The proposal is to distinguish between copying bindings and reference bindings. A copying binding, indicating by either a variable name alone (x) copies/moves the value out of the discriminant. A reference binding, indicated using *x (see some notes on syntax below), takes the address of the value within the discriminant. For types that are not implicitly copyable, copying bindings must be preceded by a copy keyword (copy x).

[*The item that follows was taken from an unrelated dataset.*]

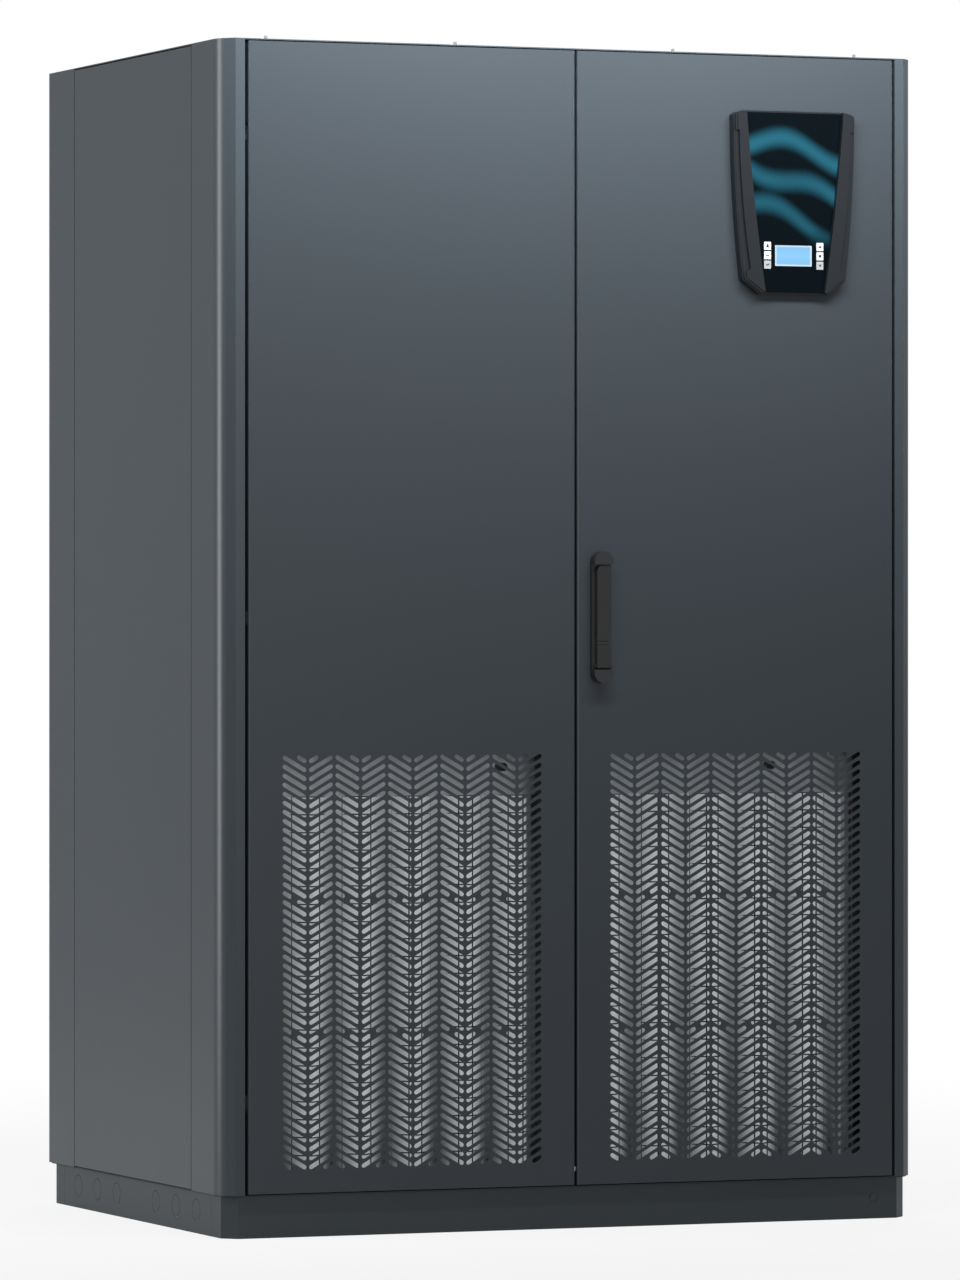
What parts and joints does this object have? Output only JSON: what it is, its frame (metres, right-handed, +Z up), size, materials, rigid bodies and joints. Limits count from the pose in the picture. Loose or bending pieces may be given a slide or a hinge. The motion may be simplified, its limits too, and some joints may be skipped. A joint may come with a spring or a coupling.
{
  "type": "in-row cooling unit",
  "caption": "Floor-standing computer-room cooling cabinet: front doors with chevron grilles over pleated filters, water coil, roof-discharging fans and a glass controller.",
  "frame": {"origin": "on the floor, at the middle of the bounding box", "axes": "+Z up, the doors face -Y, +X to the right when facing the doors"},
  "size_m": [1.27, 0.905, 1.999],
  "materials": {
    "dark_sheet": "satin powder coat, blue-grey",
    "door_sheet": "satin powder coat, dark blue-grey",
    "plinth": "satin powder coat, charcoal",
    "frame": "satin black paint",
    "galvanised": "galvanised sheet",
    "zinc": "zinc-plated steel",
    "rubber": "matt black",
    "insulation": "matt grey foam",
    "handle": "dark charcoal, semi-gloss",
    "cheek": "charcoal, fine grain",
    "glass_panel": "black glass look",
    "display": "light blue liquid crystal",
    "button": "white",
    "wheel": "dark grey moulding",
    "motor": "dark painted casting",
    "fins": "bare aluminium fins",
    "copper": "copper tube",
    "brass": "cast brass with a grey plastic motor",
    "media": "pleated filter fleece",
    "knob": "red"
  },
  "bodies": {
    "cabinet": {"plinth_front": "plinth", "plinth_rear": "plinth", "left_plinth_side": "plinth", "right_plinth_side": "plinth", "base_tray": "plinth", "left_front_post": "dark_sheet", "right_front_post": "dark_sheet", "left_rear_post": "dark_sheet", "right_rear_post": "dark_sheet", "front_rails": "frame", "roof_panel": "dark_sheet", "roof_bolts": "zinc", "left_side_panel": "dark_sheet", "right_side_panel": "dark_sheet", "side_insulation": "insulation", "rear_panel": "dark_sheet", "panel_screws": "zinc", "door_catch": "zinc", "hinge_brackets": "zinc", "rod_keepers": "zinc", "fan_deck": "galvanised", "fan_inlets": "galvanised", "fan_motors": "motor", "coil_fins": "fins", "coil_frame": "galvanised", "coil_pipes": "copper", "control_valve": "brass", "drip_tray": "galvanised", "filter_frames": "galvanised", "filter_media": "media", "filter_rails": "galvanised", "electrical_box": "galvanised"},
    "left_door": {"left_door_skin": "door_sheet", "left_door_lining": "insulation", "left_door_seal": "rubber", "left_hinge_sleeves": "zinc"},
    "right_door": {"right_door_skin": "door_sheet", "right_door_lining": "insulation", "right_door_seal": "rubber", "right_hinge_sleeves": "zinc", "rod_guides": "rubber", "handle_plate": "handle", "controller_body": "cheek", "controller_glass": "glass_panel", "controller_display": "display"},
    "handle_shaft": {"handle_spindle": "zinc"},
    "lever": {"handle_lever": "handle"},
    "flap": {"lock_flap": "handle"},
    "key_barrel": {"lock_barrel": "zinc"},
    "upper_lock_rod": {"upper_rod": "zinc"},
    "lower_lock_rod": {"lower_rod": "zinc"},
    "left_fan": {"left_fan_wheel": "wheel"},
    "right_fan": {"right_fan_wheel": "wheel"},
    "isolator": {"isolator_knob": "knob"},
    "key_left_top": {"button_left_top": "button"},
    "key_left_middle": {"button_left_middle": "button"},
    "key_left_bottom": {"button_left_bottom": "button"},
    "key_right_top": {"button_right_top": "button"},
    "key_right_middle": {"button_right_middle": "button"},
    "key_right_bottom": {"button_right_bottom": "button"}
  },
  "joints": [
    {"name": "left_door_hinge", "type": "hinge", "parent": "cabinet", "child": "left_door", "pos_m": [-0.5735, -0.4165, 1.03], "axis": [0, 0, -1], "range_deg": [0, 105]},
    {"name": "right_door_hinge", "type": "hinge", "parent": "cabinet", "child": "right_door", "pos_m": [0.5735, -0.4165, 1.03], "axis": [0, 0, 1], "range_deg": [0, 105]},
    {"name": "handle_turn", "type": "hinge", "parent": "right_door", "child": "handle_shaft", "pos_m": [0.043, -0.43, 1.107], "axis": [0, -1, 0], "range_deg": [0, 90]},
    {"name": "lever_lift", "type": "hinge", "parent": "handle_shaft", "child": "lever", "pos_m": [0.043, -0.4444, 1.114], "axis": [-1, 0, 0], "range_deg": [0, 60]},
    {"name": "flap_tilt", "type": "hinge", "parent": "right_door", "child": "flap", "pos_m": [0.043, -0.4444, 0.9485], "axis": [1, 0, 0], "range_deg": [0, 90]},
    {"name": "key_turn", "type": "hinge", "parent": "right_door", "child": "key_barrel", "pos_m": [0.043, -0.435, 0.9641], "axis": [0, -1, 0], "range_deg": [0, 90]},
    {"name": "upper_rod_slide", "type": "slide", "parent": "right_door", "child": "upper_lock_rod", "axis": [0, 0, -1], "range_m": [0, 0.01699]},
    {"name": "lower_rod_slide", "type": "slide", "parent": "right_door", "child": "lower_lock_rod", "axis": [0, 0, 1], "range_m": [0, 0.01699]},
    {"name": "left_fan_spin", "type": "hinge", "parent": "cabinet", "child": "left_fan", "pos_m": [-0.3095, 0.1425, 1.29], "axis": [0, 0, 1], "continuous": true},
    {"name": "right_fan_spin", "type": "hinge", "parent": "cabinet", "child": "right_fan", "pos_m": [0.3095, 0.1425, 1.29], "axis": [0, 0, 1], "continuous": true},
    {"name": "isolator_turn", "type": "hinge", "parent": "cabinet", "child": "isolator", "pos_m": [-0.38, -0.375, 1.7], "axis": [0, -1, 0], "range_deg": [0, 90]},
    {"name": "press_left_top", "type": "slide", "parent": "right_door", "child": "key_left_top", "axis": [0, 1, 0], "range_m": [0, 0.0008], "stiffness_N_per_m": 200},
    {"name": "press_left_middle", "type": "slide", "parent": "right_door", "child": "key_left_middle", "axis": [0, 1, 0], "range_m": [0, 0.0008], "stiffness_N_per_m": 200},
    {"name": "press_left_bottom", "type": "slide", "parent": "right_door", "child": "key_left_bottom", "axis": [0, 1, 0], "range_m": [0, 0.0008], "stiffness_N_per_m": 200},
    {"name": "press_right_top", "type": "slide", "parent": "right_door", "child": "key_right_top", "axis": [0, 1, 0], "range_m": [0, 0.0008], "stiffness_N_per_m": 200},
    {"name": "press_right_middle", "type": "slide", "parent": "right_door", "child": "key_right_middle", "axis": [0, 1, 0], "range_m": [0, 0.0008], "stiffness_N_per_m": 200},
    {"name": "press_right_bottom", "type": "slide", "parent": "right_door", "child": "key_right_bottom", "axis": [0, 1, 0], "range_m": [0, 0.0008], "stiffness_N_per_m": 200}
  ],
  "couplings": [
    {"joint": "upper_rod_slide", "follows": "handle_turn", "m_per_rad": 0.010804},
    {"joint": "lower_rod_slide", "follows": "handle_turn", "m_per_rad": 0.010804}
  ]
}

Here is an example of creating references into the interior:

let p = {x:1, y:2};
alt p {
    {x: *x, y: *y} {
       ...
    }
}

And the same example using let:

let p = {x:1, y:2};
let {x: *x, y: *y} = p;

Here is an example of copying the values out:

let p = {x:1, y:2};
alt p {
    {x: x, y: y} {
       ...
    }
}
let {x: x, y: y} = p;

And finally an example that requires an explicit copy keyword:

let p = {x: ~1, y: ~2};
alt p {
    {x: copy x, y: copy y} {
        ....
    }
}
let {x: copy x, y: copy y} = p;

Here, a pattern like {x: x, y: y} would result in a warning because a unique value is being copied (which requires memory allocation and is a performance red-flag).

Moves

As a bonus, this idea transparently permits data to be moved as part of an alt (hat tip to pcwalton for this observation). For example, the function called option::unwrap() could be written as follows (here I am assuming a unary move operator; something generally agreed to but not yet implemened):

fn unwrap<T>(-opt: option<T>) -> T {
    alt move opt {
        some(v) { ret v; }
        none { fail; }
    }
}

Basically, if the discriminant is moved into the alt then its pieces can be carved up and moved into the bindings. This is equivalent to lets like the following (which is legal today):

let (x, y) = move v;

For symmetry, the move keyword could be permitted on copying bindings (move x). It seems though that this would always be superfluous except in the case of last use, where it could serve as useful documentation:

fn unwrap<T>(-opt: option<T>) -> T {
    alt opt {
        some(move v) { ret v; }
        none { fail; }
    }
}

Syntax

I borrowed the *identifier syntax from Cyclone. However, I would personally prefer &identifier, as it is more reminiscent of the “take the address of” operator. However, I presume that &P will eventually become a pattern, like @P and ~P today (currently, there is no pattern to match against an &T type). There was some talk at various points of making unsafe pointers be a special kind of lifetime, like static, so that one would write *unsafe T in which case *r.T could replace &r.T as the type of safe references. That would in turn permit switching the role of & and * in patterns.